-------- Given data --------

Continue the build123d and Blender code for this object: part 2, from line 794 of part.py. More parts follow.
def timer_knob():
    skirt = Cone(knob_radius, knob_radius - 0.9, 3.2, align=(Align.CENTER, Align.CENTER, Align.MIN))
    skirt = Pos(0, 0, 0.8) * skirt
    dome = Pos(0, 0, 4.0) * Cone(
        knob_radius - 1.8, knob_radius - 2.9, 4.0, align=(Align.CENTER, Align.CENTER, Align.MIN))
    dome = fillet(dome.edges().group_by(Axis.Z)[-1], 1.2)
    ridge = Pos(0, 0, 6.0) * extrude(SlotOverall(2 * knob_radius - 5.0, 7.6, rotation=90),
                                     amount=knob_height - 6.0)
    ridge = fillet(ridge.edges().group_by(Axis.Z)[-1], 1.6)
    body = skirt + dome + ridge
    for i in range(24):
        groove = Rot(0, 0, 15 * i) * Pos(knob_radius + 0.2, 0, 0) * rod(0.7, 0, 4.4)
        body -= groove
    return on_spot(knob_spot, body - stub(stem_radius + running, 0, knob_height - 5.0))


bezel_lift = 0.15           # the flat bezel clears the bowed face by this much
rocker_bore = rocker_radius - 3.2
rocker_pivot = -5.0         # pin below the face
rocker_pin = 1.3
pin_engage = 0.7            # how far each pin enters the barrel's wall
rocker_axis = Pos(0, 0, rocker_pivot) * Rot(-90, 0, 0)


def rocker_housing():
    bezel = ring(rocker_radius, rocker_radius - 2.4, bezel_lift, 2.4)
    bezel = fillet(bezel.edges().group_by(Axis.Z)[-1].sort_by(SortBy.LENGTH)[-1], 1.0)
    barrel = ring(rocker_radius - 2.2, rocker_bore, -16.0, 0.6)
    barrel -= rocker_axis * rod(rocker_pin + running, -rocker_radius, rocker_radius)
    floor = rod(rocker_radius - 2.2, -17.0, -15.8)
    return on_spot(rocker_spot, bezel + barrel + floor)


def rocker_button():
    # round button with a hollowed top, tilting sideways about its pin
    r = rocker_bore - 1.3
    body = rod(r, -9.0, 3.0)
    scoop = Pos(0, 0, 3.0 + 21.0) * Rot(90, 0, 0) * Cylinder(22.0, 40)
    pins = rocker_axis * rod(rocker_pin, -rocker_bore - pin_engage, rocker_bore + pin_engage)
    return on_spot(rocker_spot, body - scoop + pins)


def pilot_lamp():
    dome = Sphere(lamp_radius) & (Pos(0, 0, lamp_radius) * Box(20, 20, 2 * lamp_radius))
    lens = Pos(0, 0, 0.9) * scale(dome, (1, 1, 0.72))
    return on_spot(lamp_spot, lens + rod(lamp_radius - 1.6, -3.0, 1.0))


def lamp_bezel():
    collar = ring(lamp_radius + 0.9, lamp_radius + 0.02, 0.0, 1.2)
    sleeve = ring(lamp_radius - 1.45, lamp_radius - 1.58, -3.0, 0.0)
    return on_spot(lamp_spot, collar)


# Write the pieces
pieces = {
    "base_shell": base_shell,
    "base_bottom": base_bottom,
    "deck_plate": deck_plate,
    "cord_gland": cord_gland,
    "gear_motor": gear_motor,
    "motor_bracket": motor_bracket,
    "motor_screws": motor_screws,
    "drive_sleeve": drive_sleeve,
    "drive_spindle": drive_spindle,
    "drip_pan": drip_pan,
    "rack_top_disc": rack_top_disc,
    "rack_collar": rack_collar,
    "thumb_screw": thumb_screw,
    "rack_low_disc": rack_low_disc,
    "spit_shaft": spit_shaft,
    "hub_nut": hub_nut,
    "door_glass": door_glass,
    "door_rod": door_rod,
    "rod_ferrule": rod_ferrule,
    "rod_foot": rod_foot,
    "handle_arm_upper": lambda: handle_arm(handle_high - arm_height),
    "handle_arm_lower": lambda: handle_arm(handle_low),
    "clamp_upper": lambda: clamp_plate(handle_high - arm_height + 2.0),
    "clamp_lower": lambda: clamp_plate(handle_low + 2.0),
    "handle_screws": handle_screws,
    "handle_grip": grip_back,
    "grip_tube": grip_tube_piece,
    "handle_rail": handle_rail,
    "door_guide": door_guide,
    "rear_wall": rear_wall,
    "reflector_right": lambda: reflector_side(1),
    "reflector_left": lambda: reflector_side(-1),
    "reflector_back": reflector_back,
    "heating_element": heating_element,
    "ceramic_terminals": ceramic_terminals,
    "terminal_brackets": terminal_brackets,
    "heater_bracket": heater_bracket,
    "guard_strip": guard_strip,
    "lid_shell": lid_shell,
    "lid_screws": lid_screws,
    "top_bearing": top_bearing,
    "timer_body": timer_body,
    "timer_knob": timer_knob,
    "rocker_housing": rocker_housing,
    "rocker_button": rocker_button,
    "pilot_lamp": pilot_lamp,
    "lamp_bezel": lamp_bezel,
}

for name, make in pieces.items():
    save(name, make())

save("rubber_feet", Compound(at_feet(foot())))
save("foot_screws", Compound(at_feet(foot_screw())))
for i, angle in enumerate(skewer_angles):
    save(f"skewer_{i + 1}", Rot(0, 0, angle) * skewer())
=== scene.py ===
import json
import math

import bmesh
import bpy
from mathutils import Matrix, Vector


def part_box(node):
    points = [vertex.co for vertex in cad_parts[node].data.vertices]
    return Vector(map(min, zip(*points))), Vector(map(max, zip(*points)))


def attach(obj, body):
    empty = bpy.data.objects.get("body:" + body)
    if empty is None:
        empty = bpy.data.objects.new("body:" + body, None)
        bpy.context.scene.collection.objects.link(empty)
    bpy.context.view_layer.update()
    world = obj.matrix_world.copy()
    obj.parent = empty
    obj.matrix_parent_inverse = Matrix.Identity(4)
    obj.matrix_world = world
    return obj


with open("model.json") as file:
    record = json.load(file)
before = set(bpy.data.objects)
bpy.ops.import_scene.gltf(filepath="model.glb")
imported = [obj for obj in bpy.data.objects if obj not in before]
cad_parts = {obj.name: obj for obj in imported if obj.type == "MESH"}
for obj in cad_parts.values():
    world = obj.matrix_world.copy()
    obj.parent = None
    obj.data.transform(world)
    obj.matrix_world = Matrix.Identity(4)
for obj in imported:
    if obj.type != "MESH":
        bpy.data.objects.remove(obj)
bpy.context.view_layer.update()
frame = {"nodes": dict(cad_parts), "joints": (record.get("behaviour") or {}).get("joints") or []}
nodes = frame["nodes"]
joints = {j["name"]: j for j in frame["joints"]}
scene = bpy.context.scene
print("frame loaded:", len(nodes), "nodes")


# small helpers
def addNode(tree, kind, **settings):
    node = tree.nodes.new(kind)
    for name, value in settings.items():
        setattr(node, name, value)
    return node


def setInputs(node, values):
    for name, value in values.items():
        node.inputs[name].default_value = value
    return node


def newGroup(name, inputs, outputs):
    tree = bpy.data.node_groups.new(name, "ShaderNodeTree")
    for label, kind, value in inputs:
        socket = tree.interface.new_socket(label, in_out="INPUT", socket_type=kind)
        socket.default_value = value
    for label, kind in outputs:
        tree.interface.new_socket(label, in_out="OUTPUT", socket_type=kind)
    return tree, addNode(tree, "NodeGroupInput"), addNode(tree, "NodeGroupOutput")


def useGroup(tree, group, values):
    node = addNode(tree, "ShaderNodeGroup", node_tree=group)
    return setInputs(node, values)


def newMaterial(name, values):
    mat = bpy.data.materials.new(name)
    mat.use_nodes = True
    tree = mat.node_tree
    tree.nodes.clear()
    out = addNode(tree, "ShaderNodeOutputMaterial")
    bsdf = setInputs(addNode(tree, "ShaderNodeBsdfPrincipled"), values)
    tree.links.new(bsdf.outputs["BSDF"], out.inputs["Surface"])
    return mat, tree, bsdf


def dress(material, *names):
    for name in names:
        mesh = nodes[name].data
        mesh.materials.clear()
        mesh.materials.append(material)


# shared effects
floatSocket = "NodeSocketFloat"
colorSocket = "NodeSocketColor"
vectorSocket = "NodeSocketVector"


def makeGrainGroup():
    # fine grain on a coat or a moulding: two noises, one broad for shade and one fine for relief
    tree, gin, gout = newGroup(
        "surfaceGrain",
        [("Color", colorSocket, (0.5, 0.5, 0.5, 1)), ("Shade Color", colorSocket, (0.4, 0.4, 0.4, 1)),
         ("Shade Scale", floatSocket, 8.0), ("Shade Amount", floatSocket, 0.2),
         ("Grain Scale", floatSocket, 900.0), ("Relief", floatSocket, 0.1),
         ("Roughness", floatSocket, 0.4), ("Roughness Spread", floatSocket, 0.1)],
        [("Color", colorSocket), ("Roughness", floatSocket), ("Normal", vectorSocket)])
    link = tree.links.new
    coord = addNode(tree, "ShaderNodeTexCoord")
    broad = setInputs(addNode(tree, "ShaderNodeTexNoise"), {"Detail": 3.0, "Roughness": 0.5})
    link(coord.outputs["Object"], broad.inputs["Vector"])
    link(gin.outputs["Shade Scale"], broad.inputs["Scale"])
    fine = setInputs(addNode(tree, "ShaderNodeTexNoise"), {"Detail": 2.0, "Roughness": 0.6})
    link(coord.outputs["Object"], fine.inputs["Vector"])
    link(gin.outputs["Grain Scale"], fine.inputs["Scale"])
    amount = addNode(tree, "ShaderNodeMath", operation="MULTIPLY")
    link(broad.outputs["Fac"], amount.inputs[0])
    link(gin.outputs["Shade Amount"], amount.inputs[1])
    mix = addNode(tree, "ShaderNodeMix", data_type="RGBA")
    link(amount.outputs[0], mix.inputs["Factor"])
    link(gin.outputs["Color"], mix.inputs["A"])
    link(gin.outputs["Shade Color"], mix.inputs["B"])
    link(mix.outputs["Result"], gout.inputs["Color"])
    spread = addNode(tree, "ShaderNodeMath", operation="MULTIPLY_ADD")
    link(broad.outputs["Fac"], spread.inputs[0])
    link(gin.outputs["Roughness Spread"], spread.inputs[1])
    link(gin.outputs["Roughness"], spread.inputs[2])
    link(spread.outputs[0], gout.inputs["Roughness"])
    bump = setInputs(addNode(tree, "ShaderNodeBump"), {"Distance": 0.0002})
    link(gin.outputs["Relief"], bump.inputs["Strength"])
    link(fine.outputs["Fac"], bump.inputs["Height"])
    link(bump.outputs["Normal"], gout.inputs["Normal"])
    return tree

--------

**Set task:** Quote the listing word for word from its first line through the line in which "return on_spot(lamp_spot, lens" appears.

**Task answer:**
Continue the build123d and Blender code for this object: part 2, from line 794 of part.py. More parts follow.
def timer_knob():
    skirt = Cone(knob_radius, knob_radius - 0.9, 3.2, align=(Align.CENTER, Align.CENTER, Align.MIN))
    skirt = Pos(0, 0, 0.8) * skirt
    dome = Pos(0, 0, 4.0) * Cone(
        knob_radius - 1.8, knob_radius - 2.9, 4.0, align=(Align.CENTER, Align.CENTER, Align.MIN))
    dome = fillet(dome.edges().group_by(Axis.Z)[-1], 1.2)
    ridge = Pos(0, 0, 6.0) * extrude(SlotOverall(2 * knob_radius - 5.0, 7.6, rotation=90),
                                     amount=knob_height - 6.0)
    ridge = fillet(ridge.edges().group_by(Axis.Z)[-1], 1.6)
    body = skirt + dome + ridge
    for i in range(24):
        groove = Rot(0, 0, 15 * i) * Pos(knob_radius + 0.2, 0, 0) * rod(0.7, 0, 4.4)
        body -= groove
    return on_spot(knob_spot, body - stub(stem_radius + running, 0, knob_height - 5.0))


bezel_lift = 0.15           # the flat bezel clears the bowed face by this much
rocker_bore = rocker_radius - 3.2
rocker_pivot = -5.0         # pin below the face
rocker_pin = 1.3
pin_engage = 0.7            # how far each pin enters the barrel's wall
rocker_axis = Pos(0, 0, rocker_pivot) * Rot(-90, 0, 0)


def rocker_housing():
    bezel = ring(rocker_radius, rocker_radius - 2.4, bezel_lift, 2.4)
    bezel = fillet(bezel.edges().group_by(Axis.Z)[-1].sort_by(SortBy.LENGTH)[-1], 1.0)
    barrel = ring(rocker_radius - 2.2, rocker_bore, -16.0, 0.6)
    barrel -= rocker_axis * rod(rocker_pin + running, -rocker_radius, rocker_radius)
    floor = rod(rocker_radius - 2.2, -17.0, -15.8)
    return on_spot(rocker_spot, bezel + barrel + floor)


def rocker_button():
    # round button with a hollowed top, tilting sideways about its pin
    r = rocker_bore - 1.3
    body = rod(r, -9.0, 3.0)
    scoop = Pos(0, 0, 3.0 + 21.0) * Rot(90, 0, 0) * Cylinder(22.0, 40)
    pins = rocker_axis * rod(rocker_pin, -rocker_bore - pin_engage, rocker_bore + pin_engage)
    return on_spot(rocker_spot, body - scoop + pins)


def pilot_lamp():
    dome = Sphere(lamp_radius) & (Pos(0, 0, lamp_radius) * Box(20, 20, 2 * lamp_radius))
    lens = Pos(0, 0, 0.9) * scale(dome, (1, 1, 0.72))
    return on_spot(lamp_spot, lens + rod(lamp_radius - 1.6, -3.0, 1.0))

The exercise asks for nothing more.